** TO DO **
Copy out exactly the lines from the start of the data to the line containing "return g.mix(g.ramp(x, -0.34, -0.16, 0.0, 0.85), neck, chest)". Include both.

** STORED DATA **
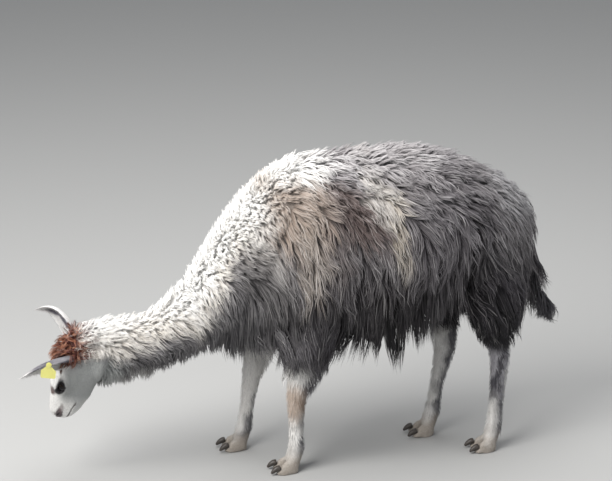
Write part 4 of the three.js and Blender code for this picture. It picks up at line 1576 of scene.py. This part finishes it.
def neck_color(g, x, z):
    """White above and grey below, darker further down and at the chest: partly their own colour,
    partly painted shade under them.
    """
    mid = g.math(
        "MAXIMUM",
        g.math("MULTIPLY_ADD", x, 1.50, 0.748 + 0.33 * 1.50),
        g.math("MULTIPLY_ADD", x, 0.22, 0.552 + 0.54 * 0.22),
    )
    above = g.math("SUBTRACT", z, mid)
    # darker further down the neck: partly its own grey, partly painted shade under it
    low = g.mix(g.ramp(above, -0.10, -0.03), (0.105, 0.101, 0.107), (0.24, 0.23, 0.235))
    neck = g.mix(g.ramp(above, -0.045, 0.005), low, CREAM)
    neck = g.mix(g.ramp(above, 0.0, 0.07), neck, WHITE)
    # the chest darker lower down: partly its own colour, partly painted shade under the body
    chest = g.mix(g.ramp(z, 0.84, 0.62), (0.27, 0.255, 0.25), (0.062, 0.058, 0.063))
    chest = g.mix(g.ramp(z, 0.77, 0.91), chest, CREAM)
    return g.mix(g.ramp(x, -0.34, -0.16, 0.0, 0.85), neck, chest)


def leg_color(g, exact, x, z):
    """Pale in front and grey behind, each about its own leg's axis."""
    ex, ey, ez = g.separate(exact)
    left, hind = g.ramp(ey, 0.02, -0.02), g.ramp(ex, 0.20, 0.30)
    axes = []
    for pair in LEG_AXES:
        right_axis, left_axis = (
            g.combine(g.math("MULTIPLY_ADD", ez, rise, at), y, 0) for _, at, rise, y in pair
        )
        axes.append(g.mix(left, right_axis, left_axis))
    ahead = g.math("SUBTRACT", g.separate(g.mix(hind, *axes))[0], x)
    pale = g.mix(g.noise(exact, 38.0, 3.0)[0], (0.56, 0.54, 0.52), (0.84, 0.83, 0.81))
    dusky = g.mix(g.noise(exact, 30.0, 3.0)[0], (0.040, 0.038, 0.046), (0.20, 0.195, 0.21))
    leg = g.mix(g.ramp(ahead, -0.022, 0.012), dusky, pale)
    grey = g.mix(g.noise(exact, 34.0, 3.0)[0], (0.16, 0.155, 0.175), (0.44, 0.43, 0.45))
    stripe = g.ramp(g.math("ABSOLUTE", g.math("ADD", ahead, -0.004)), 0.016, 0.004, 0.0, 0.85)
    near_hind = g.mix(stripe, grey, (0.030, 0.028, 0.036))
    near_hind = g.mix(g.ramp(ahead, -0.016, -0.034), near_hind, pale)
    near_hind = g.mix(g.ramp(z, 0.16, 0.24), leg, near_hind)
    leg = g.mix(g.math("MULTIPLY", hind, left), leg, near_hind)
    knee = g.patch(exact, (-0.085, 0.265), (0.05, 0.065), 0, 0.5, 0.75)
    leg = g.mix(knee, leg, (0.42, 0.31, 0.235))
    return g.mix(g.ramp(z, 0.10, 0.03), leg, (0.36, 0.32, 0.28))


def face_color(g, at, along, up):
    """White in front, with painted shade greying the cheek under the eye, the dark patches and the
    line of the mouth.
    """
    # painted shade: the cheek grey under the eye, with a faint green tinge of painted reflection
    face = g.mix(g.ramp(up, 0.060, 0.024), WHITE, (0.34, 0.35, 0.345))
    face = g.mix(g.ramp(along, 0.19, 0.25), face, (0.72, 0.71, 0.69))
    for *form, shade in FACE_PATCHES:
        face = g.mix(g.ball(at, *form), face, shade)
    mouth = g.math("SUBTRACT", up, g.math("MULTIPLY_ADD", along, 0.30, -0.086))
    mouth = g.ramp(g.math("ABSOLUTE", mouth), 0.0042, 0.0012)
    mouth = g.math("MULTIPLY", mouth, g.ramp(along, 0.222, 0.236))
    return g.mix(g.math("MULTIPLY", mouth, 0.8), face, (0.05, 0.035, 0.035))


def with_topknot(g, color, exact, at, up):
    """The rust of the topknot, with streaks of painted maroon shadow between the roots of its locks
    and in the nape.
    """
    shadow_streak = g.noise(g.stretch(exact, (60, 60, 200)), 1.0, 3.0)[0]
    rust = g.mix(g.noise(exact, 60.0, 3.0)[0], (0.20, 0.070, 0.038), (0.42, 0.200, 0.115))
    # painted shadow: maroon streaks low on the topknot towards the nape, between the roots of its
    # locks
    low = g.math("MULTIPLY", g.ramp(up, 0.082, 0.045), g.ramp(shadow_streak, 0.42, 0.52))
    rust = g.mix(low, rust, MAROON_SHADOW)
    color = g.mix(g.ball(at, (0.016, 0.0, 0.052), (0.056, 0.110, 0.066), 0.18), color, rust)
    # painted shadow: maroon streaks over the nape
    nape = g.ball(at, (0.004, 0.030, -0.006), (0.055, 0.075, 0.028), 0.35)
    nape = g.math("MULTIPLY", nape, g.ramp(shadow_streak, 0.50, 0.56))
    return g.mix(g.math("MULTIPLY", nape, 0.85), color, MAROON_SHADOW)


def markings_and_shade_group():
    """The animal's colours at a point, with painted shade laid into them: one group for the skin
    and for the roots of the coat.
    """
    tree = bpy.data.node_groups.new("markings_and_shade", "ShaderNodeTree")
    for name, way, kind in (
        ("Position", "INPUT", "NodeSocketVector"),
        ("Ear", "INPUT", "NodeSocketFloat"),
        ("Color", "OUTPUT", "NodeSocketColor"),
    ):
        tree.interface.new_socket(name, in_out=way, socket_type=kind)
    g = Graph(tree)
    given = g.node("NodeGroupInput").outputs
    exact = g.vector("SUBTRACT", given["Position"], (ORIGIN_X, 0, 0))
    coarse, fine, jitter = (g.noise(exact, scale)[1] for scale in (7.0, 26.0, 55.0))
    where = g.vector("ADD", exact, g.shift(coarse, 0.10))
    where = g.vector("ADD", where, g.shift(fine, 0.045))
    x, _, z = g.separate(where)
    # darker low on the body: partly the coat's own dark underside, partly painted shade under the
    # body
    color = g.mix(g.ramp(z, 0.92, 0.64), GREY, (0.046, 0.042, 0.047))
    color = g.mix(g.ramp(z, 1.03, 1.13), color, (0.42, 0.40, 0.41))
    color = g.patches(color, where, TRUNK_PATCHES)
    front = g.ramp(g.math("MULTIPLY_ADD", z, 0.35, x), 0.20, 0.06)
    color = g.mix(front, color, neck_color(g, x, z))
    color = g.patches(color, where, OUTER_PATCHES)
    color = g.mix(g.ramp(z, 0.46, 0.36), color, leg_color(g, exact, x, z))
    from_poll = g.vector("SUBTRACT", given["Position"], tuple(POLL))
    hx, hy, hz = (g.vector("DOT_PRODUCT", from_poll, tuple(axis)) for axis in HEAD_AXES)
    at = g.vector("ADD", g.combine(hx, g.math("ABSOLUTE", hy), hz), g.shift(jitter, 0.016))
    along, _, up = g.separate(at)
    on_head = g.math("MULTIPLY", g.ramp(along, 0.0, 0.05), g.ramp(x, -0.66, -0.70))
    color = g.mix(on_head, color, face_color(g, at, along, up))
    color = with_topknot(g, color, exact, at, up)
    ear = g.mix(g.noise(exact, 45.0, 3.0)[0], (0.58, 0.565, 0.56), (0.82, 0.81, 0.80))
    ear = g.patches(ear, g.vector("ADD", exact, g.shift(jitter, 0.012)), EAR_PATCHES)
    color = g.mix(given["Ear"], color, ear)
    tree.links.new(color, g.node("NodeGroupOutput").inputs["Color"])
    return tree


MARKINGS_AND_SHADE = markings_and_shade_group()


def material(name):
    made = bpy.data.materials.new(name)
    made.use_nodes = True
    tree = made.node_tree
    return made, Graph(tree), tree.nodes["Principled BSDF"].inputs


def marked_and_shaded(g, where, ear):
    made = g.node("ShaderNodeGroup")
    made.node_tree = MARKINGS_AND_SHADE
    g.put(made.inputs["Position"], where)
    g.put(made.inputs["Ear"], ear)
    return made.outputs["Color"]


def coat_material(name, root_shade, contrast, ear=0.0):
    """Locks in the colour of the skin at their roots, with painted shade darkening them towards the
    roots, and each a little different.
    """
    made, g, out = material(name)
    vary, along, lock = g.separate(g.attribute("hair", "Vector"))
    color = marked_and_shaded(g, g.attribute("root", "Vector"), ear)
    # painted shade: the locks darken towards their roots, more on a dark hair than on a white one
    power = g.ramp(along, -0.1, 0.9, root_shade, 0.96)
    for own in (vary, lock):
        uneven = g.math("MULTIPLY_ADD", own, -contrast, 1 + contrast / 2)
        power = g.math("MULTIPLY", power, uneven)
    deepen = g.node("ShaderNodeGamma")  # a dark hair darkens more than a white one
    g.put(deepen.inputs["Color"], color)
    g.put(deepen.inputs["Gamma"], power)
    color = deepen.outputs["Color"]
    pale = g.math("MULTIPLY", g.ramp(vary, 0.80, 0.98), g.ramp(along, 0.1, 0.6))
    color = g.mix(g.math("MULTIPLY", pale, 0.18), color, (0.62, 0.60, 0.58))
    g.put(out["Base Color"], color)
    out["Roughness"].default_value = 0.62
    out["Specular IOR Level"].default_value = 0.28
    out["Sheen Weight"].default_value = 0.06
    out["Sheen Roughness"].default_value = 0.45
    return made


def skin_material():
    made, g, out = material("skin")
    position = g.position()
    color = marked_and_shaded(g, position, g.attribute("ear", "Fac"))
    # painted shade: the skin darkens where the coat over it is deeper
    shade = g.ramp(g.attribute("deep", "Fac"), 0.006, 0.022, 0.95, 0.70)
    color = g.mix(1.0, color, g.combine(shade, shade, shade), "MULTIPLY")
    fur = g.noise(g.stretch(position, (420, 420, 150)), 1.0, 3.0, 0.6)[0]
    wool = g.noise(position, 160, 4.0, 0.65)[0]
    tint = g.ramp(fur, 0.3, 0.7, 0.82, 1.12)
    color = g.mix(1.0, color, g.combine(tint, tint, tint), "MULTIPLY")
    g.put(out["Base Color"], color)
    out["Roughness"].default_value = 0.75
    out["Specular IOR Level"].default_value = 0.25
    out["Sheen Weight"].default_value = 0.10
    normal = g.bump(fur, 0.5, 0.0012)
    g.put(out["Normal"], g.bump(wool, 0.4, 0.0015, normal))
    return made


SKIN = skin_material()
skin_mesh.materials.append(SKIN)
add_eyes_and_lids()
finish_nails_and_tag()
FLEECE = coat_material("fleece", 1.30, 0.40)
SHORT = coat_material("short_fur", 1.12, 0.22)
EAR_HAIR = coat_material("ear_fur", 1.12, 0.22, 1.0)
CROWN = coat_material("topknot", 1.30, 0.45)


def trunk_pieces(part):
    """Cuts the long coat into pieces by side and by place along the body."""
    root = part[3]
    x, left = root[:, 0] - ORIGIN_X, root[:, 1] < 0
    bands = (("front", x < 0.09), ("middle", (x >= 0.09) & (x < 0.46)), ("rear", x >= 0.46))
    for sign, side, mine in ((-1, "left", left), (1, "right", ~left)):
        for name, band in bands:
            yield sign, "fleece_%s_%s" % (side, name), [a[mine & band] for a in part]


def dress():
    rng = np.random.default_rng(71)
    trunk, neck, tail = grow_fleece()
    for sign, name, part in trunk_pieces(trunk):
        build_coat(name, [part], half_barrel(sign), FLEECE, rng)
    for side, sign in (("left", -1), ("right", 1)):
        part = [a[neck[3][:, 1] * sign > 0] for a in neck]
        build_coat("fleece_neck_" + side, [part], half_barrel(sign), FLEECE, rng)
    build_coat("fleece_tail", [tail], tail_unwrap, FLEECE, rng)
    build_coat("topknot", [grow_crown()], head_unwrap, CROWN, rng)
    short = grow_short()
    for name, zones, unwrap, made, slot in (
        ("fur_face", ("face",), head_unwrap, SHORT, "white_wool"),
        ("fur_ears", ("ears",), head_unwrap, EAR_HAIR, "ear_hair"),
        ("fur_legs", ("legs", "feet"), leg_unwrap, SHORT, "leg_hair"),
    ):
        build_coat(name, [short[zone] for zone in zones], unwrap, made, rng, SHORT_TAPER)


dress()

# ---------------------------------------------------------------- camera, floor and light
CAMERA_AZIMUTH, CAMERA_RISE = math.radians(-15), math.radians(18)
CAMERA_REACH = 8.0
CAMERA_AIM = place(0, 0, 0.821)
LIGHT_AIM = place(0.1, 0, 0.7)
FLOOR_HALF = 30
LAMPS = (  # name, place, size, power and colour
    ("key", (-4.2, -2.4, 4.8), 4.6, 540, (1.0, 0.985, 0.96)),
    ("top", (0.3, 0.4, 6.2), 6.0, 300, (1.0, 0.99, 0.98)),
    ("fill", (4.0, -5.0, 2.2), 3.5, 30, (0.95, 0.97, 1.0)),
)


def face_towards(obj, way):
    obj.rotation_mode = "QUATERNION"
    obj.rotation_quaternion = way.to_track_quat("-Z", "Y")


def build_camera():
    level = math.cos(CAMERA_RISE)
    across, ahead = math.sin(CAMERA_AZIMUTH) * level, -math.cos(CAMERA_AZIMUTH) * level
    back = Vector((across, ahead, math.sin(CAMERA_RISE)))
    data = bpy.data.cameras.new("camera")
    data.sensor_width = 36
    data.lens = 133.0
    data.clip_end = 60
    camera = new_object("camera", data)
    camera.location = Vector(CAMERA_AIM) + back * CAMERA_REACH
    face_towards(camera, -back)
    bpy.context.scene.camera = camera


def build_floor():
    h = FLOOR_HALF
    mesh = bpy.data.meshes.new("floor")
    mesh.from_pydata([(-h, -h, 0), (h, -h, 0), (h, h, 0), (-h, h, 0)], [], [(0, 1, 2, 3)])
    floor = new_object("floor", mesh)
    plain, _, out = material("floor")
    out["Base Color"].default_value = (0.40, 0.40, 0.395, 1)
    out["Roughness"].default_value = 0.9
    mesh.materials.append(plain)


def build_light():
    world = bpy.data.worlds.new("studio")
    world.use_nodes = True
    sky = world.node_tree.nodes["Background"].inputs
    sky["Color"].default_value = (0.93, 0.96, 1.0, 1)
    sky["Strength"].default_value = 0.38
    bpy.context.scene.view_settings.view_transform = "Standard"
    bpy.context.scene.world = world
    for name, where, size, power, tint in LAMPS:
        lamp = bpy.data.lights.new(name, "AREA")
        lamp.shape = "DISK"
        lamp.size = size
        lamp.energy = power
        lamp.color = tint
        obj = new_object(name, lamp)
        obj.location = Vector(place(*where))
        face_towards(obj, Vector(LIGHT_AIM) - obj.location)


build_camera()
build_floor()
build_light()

** WRITTEN ANSWER **
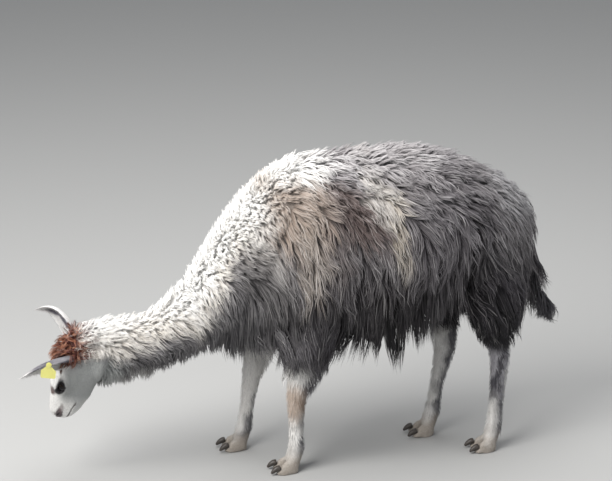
Write part 4 of the three.js and Blender code for this picture. It picks up at line 1576 of scene.py. This part finishes it.
def neck_color(g, x, z):
    """White above and grey below, darker further down and at the chest: partly their own colour,
    partly painted shade under them.
    """
    mid = g.math(
        "MAXIMUM",
        g.math("MULTIPLY_ADD", x, 1.50, 0.748 + 0.33 * 1.50),
        g.math("MULTIPLY_ADD", x, 0.22, 0.552 + 0.54 * 0.22),
    )
    above = g.math("SUBTRACT", z, mid)
    # darker further down the neck: partly its own grey, partly painted shade under it
    low = g.mix(g.ramp(above, -0.10, -0.03), (0.105, 0.101, 0.107), (0.24, 0.23, 0.235))
    neck = g.mix(g.ramp(above, -0.045, 0.005), low, CREAM)
    neck = g.mix(g.ramp(above, 0.0, 0.07), neck, WHITE)
    # the chest darker lower down: partly its own colour, partly painted shade under the body
    chest = g.mix(g.ramp(z, 0.84, 0.62), (0.27, 0.255, 0.25), (0.062, 0.058, 0.063))
    chest = g.mix(g.ramp(z, 0.77, 0.91), chest, CREAM)
    return g.mix(g.ramp(x, -0.34, -0.16, 0.0, 0.85), neck, chest)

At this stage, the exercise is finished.